# Task statement
Give back only the lines in the records below from the one with "for item in" to the one with "before = set(bpy.data.objects)", both inclusive, word for word.

# Data supplied
-.-.-
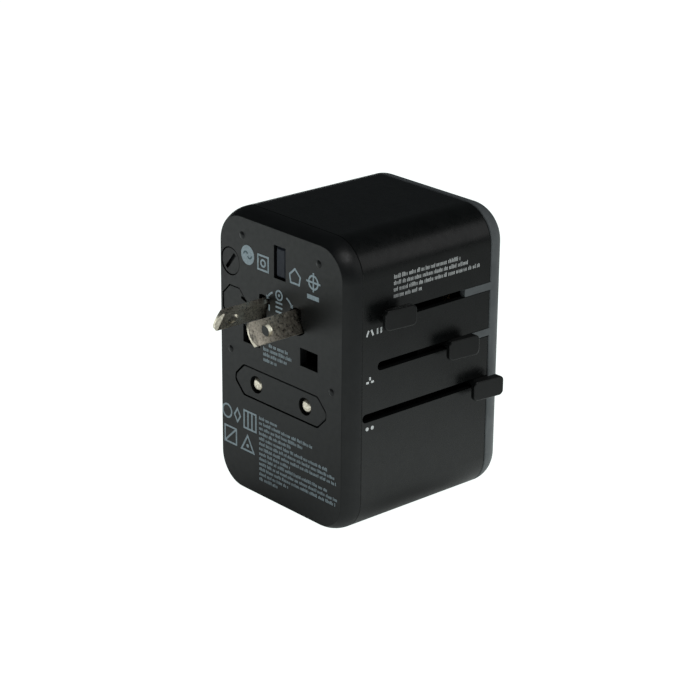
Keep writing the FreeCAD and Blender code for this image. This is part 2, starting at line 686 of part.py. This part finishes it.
-.-.-
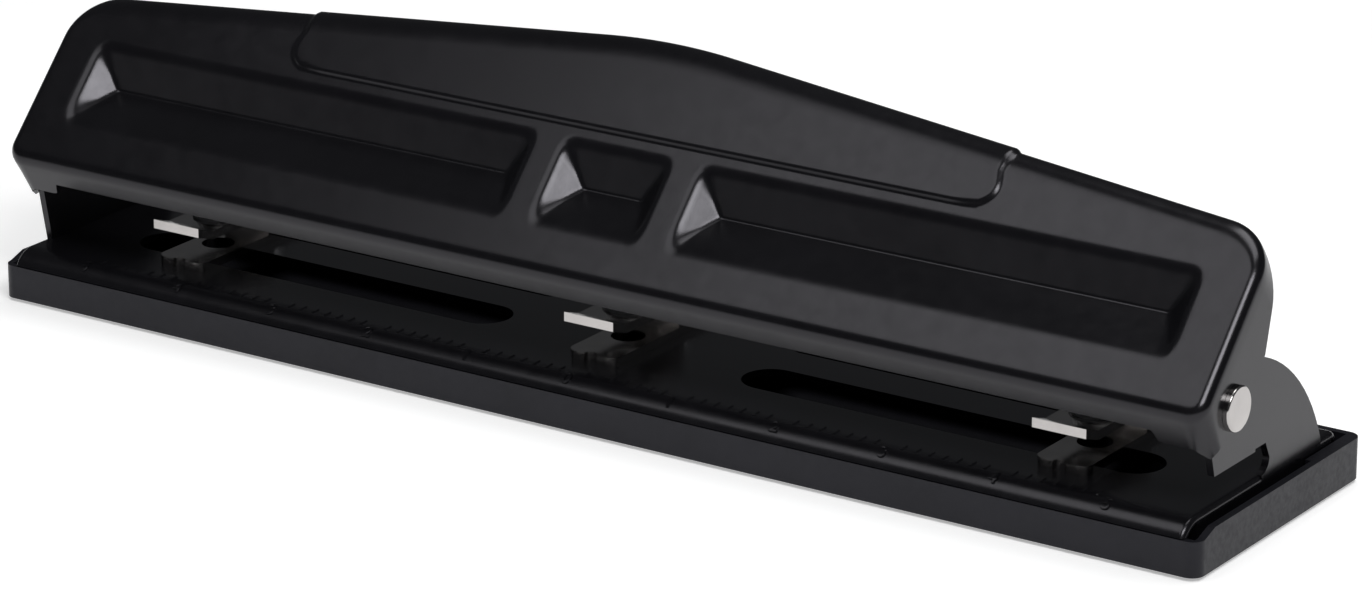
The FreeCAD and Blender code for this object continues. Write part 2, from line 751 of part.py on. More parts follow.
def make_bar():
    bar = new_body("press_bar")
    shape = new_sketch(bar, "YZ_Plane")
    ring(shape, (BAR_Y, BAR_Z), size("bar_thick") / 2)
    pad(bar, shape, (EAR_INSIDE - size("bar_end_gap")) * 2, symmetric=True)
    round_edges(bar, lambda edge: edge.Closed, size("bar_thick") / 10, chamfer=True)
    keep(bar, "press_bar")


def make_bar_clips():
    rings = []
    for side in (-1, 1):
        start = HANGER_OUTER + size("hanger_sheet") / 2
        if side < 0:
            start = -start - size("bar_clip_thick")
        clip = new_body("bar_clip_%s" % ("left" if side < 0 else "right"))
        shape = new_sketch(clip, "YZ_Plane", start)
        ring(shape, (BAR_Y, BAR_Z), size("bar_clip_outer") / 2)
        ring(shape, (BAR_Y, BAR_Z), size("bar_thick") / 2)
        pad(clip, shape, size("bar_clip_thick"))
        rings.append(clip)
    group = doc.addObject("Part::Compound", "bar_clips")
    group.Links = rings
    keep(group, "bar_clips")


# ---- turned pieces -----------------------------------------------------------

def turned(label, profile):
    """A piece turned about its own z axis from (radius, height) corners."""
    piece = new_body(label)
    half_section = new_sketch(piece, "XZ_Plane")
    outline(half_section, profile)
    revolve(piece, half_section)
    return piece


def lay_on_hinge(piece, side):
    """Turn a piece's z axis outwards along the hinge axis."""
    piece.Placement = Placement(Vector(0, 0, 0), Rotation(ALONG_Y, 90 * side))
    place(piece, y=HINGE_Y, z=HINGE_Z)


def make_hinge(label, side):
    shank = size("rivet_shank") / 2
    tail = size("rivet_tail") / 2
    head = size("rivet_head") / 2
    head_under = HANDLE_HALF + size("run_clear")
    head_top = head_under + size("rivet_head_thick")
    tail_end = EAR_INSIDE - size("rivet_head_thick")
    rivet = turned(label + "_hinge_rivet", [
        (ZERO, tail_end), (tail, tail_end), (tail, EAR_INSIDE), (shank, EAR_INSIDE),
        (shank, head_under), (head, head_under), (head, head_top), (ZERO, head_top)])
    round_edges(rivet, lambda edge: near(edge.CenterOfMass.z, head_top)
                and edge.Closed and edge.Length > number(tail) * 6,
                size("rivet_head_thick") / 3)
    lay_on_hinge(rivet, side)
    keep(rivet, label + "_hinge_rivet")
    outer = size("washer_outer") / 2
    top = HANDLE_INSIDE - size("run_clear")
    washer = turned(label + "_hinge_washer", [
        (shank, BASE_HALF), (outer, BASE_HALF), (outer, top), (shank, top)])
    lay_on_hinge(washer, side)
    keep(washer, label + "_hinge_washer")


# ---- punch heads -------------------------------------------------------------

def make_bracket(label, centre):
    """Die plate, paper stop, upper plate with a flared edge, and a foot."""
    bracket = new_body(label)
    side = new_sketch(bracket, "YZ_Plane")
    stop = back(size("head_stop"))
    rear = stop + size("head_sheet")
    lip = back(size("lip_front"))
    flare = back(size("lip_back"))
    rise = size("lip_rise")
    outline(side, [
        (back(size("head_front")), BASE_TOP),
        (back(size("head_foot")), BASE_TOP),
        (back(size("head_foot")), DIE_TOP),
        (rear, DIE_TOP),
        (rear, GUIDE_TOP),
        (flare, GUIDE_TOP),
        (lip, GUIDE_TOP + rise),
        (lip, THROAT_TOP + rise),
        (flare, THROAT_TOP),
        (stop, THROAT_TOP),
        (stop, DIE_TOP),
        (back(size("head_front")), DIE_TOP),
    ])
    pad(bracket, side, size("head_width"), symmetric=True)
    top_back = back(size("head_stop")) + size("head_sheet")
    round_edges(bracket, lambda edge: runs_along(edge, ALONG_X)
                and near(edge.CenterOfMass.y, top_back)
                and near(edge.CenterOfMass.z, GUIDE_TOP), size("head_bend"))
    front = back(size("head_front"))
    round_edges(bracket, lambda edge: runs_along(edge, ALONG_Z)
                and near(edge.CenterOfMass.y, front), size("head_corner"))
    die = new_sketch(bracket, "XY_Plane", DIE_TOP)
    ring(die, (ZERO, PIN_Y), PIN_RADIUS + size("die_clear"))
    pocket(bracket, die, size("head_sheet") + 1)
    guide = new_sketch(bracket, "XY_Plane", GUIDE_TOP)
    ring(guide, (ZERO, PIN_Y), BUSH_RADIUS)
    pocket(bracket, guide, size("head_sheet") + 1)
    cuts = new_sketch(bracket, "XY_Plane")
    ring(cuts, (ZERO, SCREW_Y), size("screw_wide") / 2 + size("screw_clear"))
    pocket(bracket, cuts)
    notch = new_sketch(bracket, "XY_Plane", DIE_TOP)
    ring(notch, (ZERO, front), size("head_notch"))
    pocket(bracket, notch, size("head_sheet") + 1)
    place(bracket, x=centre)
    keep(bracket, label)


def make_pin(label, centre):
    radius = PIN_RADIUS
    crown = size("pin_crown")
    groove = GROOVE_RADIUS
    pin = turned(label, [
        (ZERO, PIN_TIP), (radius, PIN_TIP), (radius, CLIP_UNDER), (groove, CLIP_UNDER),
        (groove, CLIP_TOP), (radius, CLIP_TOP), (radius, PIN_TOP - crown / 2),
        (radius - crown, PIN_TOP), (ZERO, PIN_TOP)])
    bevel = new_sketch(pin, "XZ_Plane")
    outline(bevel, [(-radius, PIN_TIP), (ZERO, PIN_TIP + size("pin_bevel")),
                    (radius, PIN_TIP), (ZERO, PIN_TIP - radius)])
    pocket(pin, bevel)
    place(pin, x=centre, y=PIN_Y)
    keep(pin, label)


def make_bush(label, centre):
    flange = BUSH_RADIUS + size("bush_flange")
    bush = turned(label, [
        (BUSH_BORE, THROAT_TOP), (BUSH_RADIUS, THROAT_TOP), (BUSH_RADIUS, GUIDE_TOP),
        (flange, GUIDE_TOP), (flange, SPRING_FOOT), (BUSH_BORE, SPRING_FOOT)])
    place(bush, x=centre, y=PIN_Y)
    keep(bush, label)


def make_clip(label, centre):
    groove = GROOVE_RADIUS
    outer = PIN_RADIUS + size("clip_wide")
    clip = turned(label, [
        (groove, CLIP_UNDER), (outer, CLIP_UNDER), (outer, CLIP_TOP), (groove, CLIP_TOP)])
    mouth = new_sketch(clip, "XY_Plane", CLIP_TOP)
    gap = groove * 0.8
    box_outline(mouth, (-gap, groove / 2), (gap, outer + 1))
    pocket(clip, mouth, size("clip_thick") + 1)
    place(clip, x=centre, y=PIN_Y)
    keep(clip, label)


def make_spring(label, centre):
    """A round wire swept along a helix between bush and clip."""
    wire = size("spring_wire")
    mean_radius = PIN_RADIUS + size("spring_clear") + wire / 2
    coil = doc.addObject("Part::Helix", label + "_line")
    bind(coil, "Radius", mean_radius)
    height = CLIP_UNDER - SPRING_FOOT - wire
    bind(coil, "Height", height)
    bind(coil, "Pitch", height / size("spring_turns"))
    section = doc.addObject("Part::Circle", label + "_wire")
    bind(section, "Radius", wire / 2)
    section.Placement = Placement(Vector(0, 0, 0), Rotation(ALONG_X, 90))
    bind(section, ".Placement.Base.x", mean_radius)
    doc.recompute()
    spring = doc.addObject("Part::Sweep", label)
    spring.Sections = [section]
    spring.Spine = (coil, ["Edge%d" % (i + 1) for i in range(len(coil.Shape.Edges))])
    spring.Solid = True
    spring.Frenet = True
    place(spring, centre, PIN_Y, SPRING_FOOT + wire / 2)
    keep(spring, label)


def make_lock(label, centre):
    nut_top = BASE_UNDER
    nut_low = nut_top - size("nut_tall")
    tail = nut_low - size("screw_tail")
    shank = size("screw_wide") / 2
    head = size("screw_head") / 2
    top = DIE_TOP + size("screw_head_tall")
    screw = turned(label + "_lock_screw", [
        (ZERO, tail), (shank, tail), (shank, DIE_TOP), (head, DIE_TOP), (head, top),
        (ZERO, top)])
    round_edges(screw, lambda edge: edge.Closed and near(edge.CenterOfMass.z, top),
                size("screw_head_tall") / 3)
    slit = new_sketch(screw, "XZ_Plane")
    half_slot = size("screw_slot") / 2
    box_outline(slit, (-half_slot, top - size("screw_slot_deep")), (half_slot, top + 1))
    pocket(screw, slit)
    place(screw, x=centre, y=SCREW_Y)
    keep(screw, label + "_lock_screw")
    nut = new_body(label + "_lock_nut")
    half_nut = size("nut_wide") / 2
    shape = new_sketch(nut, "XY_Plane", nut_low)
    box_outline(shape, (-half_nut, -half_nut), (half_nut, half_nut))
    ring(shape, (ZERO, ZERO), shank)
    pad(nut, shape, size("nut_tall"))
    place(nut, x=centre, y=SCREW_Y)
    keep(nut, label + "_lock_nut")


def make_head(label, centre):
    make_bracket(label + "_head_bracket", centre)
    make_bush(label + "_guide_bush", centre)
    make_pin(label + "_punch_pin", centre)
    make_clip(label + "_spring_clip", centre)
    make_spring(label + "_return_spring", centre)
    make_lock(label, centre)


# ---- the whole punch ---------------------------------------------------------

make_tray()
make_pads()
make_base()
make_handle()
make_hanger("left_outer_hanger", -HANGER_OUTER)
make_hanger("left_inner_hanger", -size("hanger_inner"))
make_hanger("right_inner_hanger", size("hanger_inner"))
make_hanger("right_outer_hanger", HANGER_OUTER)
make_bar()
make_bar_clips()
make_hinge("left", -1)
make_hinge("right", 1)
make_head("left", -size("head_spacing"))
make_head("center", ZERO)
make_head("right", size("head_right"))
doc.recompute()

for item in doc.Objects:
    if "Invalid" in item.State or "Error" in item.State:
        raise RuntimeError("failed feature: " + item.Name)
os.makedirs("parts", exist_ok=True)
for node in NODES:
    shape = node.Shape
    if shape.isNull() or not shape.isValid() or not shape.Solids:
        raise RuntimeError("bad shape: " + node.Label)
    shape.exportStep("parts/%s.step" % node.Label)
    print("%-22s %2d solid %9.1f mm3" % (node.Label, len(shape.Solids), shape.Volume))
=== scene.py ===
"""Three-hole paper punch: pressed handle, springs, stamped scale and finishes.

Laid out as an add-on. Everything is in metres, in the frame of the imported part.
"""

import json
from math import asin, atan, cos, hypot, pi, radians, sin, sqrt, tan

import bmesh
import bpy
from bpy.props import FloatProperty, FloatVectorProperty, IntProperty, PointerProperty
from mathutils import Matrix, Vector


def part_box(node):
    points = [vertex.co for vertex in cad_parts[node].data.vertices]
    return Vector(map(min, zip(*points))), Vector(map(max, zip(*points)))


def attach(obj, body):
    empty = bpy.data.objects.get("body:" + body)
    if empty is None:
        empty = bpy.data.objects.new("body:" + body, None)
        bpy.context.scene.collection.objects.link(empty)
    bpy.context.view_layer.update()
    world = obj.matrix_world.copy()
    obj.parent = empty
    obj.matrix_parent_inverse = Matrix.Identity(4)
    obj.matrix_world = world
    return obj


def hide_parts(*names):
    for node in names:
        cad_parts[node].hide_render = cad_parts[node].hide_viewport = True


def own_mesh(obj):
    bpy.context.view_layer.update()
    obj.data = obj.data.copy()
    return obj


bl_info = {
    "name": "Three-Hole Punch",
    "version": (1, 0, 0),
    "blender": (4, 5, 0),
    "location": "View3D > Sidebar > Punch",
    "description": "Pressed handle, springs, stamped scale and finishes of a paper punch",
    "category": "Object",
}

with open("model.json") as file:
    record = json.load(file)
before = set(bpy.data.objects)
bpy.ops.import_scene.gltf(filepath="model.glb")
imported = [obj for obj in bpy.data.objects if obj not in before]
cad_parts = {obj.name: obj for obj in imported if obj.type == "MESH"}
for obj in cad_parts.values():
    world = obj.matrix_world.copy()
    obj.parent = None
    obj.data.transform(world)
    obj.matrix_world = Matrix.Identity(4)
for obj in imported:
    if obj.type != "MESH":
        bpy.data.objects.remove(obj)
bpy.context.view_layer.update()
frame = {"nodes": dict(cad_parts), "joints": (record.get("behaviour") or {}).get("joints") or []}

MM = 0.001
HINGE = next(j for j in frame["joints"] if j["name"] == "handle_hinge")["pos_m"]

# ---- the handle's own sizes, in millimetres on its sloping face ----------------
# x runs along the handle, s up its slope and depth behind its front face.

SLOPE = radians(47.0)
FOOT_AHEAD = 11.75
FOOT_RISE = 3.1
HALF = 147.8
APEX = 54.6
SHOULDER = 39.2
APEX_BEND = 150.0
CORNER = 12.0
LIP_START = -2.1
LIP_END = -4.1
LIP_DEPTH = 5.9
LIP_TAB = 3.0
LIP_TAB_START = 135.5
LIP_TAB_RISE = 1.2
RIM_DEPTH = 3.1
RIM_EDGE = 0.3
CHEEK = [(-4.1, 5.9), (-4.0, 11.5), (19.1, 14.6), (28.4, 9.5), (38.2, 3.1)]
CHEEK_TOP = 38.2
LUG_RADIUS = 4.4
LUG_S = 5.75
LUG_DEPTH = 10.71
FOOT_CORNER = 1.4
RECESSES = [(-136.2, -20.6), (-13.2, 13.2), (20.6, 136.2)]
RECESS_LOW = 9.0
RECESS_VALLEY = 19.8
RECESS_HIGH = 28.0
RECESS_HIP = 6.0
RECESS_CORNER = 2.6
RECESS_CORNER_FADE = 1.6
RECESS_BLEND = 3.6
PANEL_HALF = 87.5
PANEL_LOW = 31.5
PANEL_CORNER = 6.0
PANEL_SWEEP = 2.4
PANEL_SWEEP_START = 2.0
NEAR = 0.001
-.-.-
# Response below
for item in doc.Objects:
    if "Invalid" in item.State or "Error" in item.State:
        raise RuntimeError("failed feature: " + item.Name)
os.makedirs("parts", exist_ok=True)
for node in NODES:
    shape = node.Shape
    if shape.isNull() or not shape.isValid() or not shape.Solids:
        raise RuntimeError("bad shape: " + node.Label)
    shape.exportStep("parts/%s.step" % node.Label)
    print("%-22s %2d solid %9.1f mm3" % (node.Label, len(shape.Solids), shape.Volume))
=== scene.py ===
"""Three-hole paper punch: pressed handle, springs, stamped scale and finishes.

Laid out as an add-on. Everything is in metres, in the frame of the imported part.
"""

import json
from math import asin, atan, cos, hypot, pi, radians, sin, sqrt, tan

import bmesh
import bpy
from bpy.props import FloatProperty, FloatVectorProperty, IntProperty, PointerProperty
from mathutils import Matrix, Vector


def part_box(node):
    points = [vertex.co for vertex in cad_parts[node].data.vertices]
    return Vector(map(min, zip(*points))), Vector(map(max, zip(*points)))


def attach(obj, body):
    empty = bpy.data.objects.get("body:" + body)
    if empty is None:
        empty = bpy.data.objects.new("body:" + body, None)
        bpy.context.scene.collection.objects.link(empty)
    bpy.context.view_layer.update()
    world = obj.matrix_world.copy()
    obj.parent = empty
    obj.matrix_parent_inverse = Matrix.Identity(4)
    obj.matrix_world = world
    return obj


def hide_parts(*names):
    for node in names:
        cad_parts[node].hide_render = cad_parts[node].hide_viewport = True


def own_mesh(obj):
    bpy.context.view_layer.update()
    obj.data = obj.data.copy()
    return obj


bl_info = {
    "name": "Three-Hole Punch",
    "version": (1, 0, 0),
    "blender": (4, 5, 0),
    "location": "View3D > Sidebar > Punch",
    "description": "Pressed handle, springs, stamped scale and finishes of a paper punch",
    "category": "Object",
}

with open("model.json") as file:
    record = json.load(file)
before = set(bpy.data.objects)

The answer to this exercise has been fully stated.